» TO DO:
Wherever the string "from" occurs in a line of these records, report that line.

-------- SOURCE MATERIAL --------

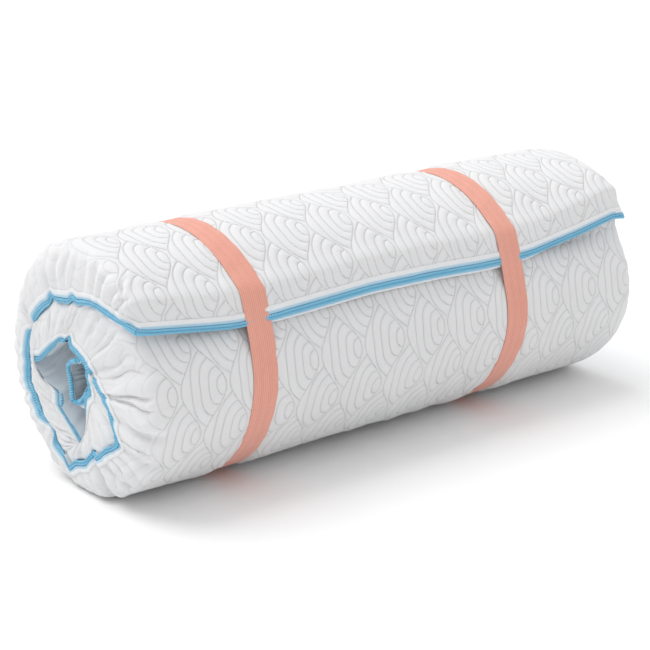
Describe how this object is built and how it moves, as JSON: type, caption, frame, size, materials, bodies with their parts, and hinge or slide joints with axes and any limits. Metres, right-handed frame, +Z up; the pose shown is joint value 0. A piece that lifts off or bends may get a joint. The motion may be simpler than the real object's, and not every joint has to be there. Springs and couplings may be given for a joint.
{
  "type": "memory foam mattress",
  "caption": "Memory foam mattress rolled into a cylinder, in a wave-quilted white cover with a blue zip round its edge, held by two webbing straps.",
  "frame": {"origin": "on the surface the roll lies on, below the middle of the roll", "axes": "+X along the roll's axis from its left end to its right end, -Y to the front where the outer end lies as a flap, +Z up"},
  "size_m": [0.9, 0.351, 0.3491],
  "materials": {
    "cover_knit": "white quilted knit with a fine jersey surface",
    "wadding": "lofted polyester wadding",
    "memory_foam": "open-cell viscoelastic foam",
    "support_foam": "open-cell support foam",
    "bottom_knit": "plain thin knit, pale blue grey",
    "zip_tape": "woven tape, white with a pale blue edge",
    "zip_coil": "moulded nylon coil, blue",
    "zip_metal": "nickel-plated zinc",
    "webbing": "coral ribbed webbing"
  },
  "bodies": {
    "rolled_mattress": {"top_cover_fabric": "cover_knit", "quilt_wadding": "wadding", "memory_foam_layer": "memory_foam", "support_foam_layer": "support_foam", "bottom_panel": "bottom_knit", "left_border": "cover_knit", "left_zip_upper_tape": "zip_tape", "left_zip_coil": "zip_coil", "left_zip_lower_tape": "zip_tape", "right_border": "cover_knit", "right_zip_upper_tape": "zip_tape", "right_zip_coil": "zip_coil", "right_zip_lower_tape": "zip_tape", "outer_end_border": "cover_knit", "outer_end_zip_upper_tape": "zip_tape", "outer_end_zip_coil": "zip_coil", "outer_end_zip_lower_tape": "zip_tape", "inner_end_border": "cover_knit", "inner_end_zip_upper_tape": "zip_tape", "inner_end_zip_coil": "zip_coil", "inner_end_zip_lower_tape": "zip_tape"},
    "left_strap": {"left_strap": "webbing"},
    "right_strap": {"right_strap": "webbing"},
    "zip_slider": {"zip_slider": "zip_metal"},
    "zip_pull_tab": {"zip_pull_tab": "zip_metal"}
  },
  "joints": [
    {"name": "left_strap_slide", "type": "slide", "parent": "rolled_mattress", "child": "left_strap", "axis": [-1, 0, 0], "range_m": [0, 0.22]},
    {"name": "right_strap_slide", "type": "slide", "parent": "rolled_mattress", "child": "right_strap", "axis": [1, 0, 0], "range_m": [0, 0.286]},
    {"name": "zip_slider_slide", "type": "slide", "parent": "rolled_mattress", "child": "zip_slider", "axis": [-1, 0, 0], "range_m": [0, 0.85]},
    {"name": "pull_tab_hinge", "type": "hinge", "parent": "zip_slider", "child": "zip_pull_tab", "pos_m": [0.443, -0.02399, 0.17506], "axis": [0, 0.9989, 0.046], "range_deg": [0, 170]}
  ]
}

--------
-------- SOURCE MATERIAL --------

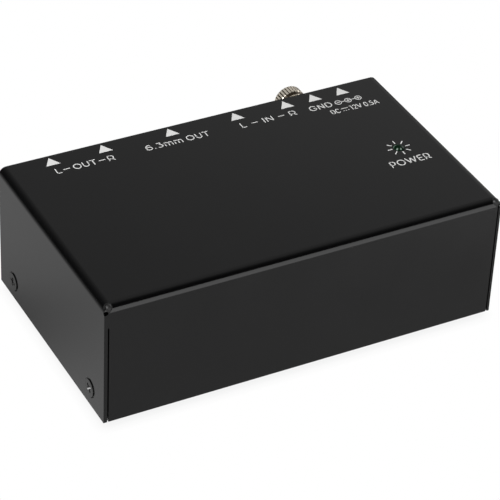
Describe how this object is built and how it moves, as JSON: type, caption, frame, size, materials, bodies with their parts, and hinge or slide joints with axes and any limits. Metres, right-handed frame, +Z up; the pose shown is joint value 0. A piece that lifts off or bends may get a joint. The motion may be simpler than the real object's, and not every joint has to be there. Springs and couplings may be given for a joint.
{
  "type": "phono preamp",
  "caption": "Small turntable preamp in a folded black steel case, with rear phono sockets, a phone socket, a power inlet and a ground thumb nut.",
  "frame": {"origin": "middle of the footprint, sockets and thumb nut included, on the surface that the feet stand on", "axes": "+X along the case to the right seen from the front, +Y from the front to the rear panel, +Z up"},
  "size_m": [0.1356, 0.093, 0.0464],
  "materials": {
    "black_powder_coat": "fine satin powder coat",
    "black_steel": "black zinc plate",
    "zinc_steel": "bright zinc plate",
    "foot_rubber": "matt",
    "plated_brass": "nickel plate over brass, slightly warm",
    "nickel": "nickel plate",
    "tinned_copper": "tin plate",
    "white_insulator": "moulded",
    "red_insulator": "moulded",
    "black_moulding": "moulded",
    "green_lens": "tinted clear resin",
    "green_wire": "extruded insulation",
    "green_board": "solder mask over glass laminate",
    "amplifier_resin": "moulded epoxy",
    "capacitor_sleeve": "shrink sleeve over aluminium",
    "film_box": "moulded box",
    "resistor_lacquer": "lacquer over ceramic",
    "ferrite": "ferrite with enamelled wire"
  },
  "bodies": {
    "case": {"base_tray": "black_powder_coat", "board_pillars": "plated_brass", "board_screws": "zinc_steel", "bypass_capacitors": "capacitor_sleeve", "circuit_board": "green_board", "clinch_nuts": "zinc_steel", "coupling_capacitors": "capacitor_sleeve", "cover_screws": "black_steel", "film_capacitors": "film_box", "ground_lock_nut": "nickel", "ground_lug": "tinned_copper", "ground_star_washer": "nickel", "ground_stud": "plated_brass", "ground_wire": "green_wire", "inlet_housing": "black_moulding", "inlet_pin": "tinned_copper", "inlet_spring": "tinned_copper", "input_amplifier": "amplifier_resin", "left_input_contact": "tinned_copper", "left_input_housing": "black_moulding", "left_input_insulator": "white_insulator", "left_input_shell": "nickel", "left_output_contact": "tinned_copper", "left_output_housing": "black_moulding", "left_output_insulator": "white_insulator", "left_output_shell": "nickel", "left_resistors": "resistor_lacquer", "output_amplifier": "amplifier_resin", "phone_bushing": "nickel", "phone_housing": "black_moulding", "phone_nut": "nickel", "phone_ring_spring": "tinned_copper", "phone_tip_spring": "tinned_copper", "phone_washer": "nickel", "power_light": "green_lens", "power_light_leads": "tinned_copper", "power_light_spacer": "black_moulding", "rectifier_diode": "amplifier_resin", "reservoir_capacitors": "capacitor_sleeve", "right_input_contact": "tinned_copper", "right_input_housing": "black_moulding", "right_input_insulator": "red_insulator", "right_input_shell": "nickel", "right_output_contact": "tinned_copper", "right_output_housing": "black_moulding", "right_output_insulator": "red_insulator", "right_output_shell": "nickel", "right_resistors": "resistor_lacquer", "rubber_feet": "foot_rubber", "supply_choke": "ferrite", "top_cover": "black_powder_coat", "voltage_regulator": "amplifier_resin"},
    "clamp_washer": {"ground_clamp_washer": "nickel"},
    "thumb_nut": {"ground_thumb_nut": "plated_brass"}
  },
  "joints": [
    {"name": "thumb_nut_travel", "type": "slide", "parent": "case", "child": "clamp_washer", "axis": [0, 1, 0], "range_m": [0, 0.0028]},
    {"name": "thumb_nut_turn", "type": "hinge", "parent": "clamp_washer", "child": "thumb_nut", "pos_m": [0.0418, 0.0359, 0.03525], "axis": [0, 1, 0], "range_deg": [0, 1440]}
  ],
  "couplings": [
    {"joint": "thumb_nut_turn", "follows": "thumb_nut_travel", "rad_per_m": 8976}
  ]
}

--------
-------- SOURCE MATERIAL --------

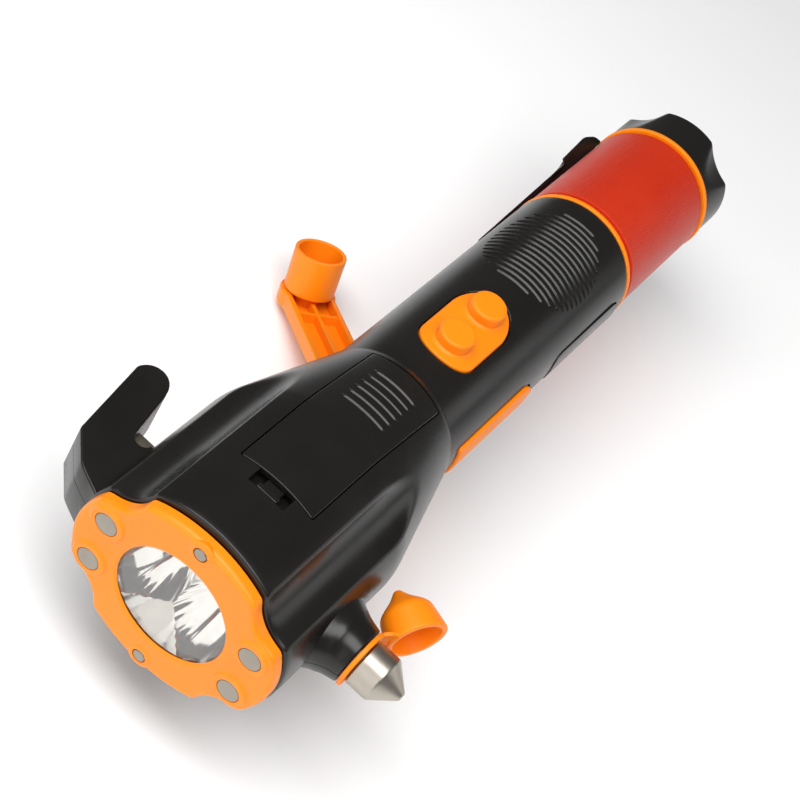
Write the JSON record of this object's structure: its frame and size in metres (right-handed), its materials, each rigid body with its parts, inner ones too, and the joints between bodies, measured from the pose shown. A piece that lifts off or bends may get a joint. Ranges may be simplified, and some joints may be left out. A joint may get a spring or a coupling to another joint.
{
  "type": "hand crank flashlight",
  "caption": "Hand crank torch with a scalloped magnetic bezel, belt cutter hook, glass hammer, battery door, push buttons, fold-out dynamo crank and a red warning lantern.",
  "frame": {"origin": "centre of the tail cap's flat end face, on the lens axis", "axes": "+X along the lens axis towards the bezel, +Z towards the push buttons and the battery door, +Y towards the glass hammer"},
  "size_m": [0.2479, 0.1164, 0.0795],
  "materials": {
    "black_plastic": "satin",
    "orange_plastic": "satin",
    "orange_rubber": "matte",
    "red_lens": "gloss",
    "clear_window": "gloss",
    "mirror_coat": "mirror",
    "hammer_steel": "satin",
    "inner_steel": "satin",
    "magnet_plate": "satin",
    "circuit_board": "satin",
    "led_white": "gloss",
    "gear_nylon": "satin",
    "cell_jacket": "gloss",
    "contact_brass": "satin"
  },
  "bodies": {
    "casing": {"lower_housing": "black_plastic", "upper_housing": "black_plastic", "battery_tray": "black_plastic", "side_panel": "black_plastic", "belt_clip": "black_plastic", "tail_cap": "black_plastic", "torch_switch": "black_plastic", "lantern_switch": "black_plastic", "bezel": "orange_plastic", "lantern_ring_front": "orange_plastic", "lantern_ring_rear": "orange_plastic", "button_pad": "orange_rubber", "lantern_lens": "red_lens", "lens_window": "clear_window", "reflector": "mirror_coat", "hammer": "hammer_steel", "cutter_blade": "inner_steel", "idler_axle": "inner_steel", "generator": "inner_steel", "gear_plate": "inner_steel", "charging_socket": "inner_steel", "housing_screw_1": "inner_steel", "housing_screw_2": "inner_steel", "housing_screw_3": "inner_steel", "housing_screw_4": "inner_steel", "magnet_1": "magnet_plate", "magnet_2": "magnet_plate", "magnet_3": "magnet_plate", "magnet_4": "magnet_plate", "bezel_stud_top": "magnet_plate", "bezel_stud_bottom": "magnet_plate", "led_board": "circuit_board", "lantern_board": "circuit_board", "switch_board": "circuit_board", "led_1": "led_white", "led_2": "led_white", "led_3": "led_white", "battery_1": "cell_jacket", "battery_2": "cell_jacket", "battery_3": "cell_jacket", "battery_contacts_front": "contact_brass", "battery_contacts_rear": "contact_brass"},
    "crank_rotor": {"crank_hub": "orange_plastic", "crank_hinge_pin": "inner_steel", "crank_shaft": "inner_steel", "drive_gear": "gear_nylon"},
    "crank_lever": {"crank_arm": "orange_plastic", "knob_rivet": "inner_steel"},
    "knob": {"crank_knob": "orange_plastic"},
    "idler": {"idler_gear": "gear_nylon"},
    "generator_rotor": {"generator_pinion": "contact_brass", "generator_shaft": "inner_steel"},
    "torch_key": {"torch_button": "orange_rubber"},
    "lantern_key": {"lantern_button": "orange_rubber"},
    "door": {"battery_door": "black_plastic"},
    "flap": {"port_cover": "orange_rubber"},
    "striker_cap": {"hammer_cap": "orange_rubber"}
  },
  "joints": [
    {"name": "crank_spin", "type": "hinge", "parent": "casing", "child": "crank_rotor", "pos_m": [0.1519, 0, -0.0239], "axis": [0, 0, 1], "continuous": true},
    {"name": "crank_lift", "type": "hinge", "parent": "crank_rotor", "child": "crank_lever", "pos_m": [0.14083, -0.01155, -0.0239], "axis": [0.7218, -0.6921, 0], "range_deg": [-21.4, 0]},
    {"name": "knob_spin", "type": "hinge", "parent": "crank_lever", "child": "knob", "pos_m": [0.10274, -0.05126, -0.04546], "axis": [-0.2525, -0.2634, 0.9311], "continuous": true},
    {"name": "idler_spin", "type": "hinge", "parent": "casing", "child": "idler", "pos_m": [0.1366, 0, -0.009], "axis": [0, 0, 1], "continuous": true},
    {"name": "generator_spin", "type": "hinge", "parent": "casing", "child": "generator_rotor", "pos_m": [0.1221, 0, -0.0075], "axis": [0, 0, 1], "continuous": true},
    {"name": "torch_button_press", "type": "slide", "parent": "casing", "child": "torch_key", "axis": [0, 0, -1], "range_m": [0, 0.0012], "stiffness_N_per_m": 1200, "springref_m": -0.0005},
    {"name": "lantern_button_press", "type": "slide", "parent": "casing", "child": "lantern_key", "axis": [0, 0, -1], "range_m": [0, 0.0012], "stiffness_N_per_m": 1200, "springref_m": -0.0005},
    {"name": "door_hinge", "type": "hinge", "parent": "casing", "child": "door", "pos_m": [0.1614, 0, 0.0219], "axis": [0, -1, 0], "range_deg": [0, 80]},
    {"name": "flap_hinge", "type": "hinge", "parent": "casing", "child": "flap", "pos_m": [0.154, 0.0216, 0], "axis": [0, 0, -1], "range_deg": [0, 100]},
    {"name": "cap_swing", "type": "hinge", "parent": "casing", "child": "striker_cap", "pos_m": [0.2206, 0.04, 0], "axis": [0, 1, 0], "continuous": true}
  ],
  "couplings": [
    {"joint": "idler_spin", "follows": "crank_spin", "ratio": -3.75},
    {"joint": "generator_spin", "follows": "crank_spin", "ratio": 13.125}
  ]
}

--------

» FINAL ANSWER:
  "frame": {"origin": "on the surface the roll lies on, below the middle of the roll", "axes": "+X along the roll's axis from its left end to its right end, -Y to the front where the outer end lies as a flap, +Z up"},
  "frame": {"origin": "middle of the footprint, sockets and thumb nut included, on the surface that the feet stand on", "axes": "+X along the case to the right seen from the front, +Y from the front to the rear panel, +Z up"},
Write the JSON record of this object's structure: its frame and size in metres (right-handed), its materials, each rigid body with its parts, inner ones too, and the joints between bodies, measured from the pose shown. A piece that lifts off or bends may get a joint. Ranges may be simplified, and some joints may be left out. A joint may get a spring or a coupling to another joint.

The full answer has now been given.